What began as localised protests in the south in 2018 soon spread north to Nasiriyah, Najaf, Karbala and Baghdad. By October 2019, Iraq’s largest youth-led social uprising in 16 years was in full force.

Young people from all walks of life took to the streets to demand better living standards.

“They feel that oil especially is something that is not benefitting the people, and that’s why they protest, that’s why they’re asking for job opportunities, that’s why they’re discontent,” said Jiyad.

And while the protests have waned since their peak in early 2020, some Iraqis continue to call for change.

In the city of Karbala, Hasanian Ali Mohsen has no intention of giving up. Tasked with shielding protesters from the deadly tear gas canisters employed by Iraq’s security forces, Mohsen has played a key role in the demonstrations.

“I joined this protest to change the government and fight corruption,” he told Al Jazeera. The uprising, said the 35-year-old, is the result of years of corrupt practices among Iraq’s political leadership.

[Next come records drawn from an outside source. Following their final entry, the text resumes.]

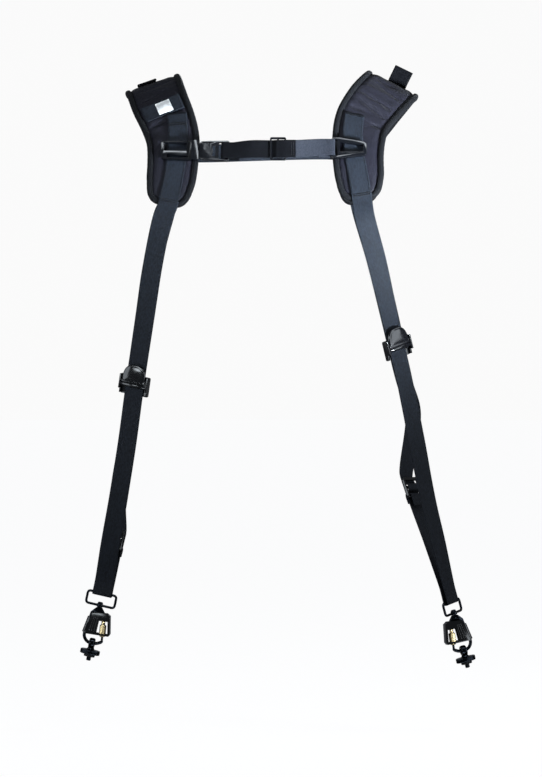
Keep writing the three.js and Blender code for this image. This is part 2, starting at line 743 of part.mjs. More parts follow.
function gate() {
  const eye = bar(
    vector(0, -GATE_DIAMETER / 2, 0), vector(0, GATE_DIAMETER / 2, 0), GATE_DIAMETER / 2 + 0.5, 12);
  const bore = bar(
    vector(0, -GATE_DIAMETER, 0), vector(0, GATE_DIAMETER, 0), GATE_PIN_DIAMETER / 2 + GAP, 12);
  const rod = bar(vector(0, 0, 0), vector(0, 0, -GATE_LENGTH), GATE_DIAMETER / 2, 10);
  return cut(join(eye, rod), bore);
}

// Threaded sleeve with its narrow collar above and the grooved grip below
function lockSleeve() {
  const bore = GATE_DIAMETER / 2 + GAP;
  const wide = SLEEVE_DIAMETER / 2;
  const collar = bore + 0.6;
  const top = SLEEVE_LENGTH;
  const grip = turned([
    [bore, 0], [wide * 0.72, 0], [wide, 2.2], [wide, top * 0.68], [collar, top * 0.74],
    [collar, top], [bore, top], [bore, 0],
  ], 2 * SLEEVE_GROOVES);
  const grooves = [];
  for (let i = 0; i < SLEEVE_GROOVES; i += 1) {
    const angle = (i / SLEEVE_GROOVES) * Math.PI * 2;
    const at = vector(Math.cos(angle) * wide, Math.sin(angle) * wide, 0);
    grooves.push(bar(at.clone().setZ(2.6), at.clone().setZ(top * 0.66), 0.5, 4));
  }
  return cut(grip, ...grooves);
}

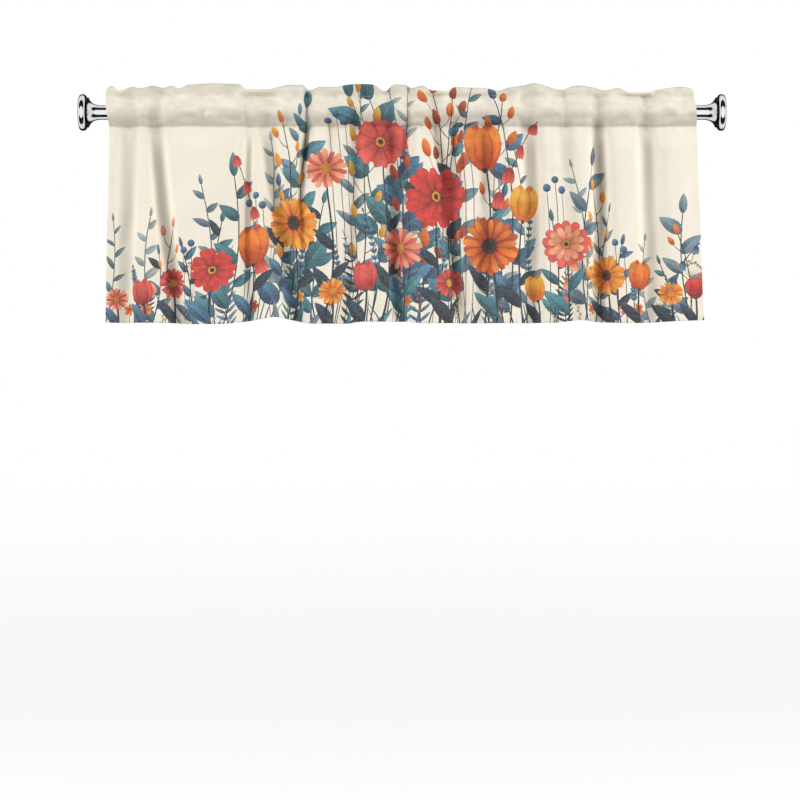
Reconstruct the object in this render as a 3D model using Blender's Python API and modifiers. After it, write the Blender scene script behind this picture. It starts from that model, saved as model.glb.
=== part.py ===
"""A gathered window valance hanging on a chrome curtain rod.

The valance is one sheet of cloth.  Followed from one cut edge to the other it runs up the back of the
rod pocket, over the folded top of the header, down the front of the pocket and the hanging panel, and
round the bottom edge into a turned-up hem.  Two sewn lines press the front and back together above and
below the rod.  Below the lower one the cloth hangs in uneven furrows and ridges, one table row for each.

Metres, +Z up.  The origin is on the rod's axis, midway between the finials.  The front of the cloth
faces -Y and the wall is on the +Y side.

Run with: blender --background --python part.py
"""

import math
from typing import NamedTuple

import bmesh
import bpy
import numpy as np

MM = 0.001
CLEARANCE = 0.3 * MM  # between pieces that touch on the real object

# Rod and finials
ROD_RADIUS = 14 * MM
ROD_WALL = 1.0 * MM
ROD_LENGTH = 1180 * MM
ROD_SIDES = 40
FINIAL_SIDES = 36
FINIAL_NECK_RADIUS = 14.4 * MM
FINIAL_FLARE_RADIUS = 29.6 * MM  # the trumpet's wide rim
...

“All oil revenues go to the corrupt,” he added.

Despite the killing of more than 600 demonstrators by security forces and the resignation of then-Prime Minister Adil Abdul Mahdi, the day-to-day lives of Iraq’s youth have not improved – instead, they are expected to deteriorate.

At 36 percent, youth unemployment is more than double national unemployment, according to the World Bank.

And in a country where more than 60 percent of the population is under the age of 25, according to the UN, Iraq watchers say there is likely to be another wave of countrywide demonstrations this year.

Young Iraqis like Mohsen and Mars could be among them. Mars has been unemployed for more than a year after graduating from Baghdad University with a degree in business management.

“Most people have lost hope,” she said. “Others still hang on by a thread.”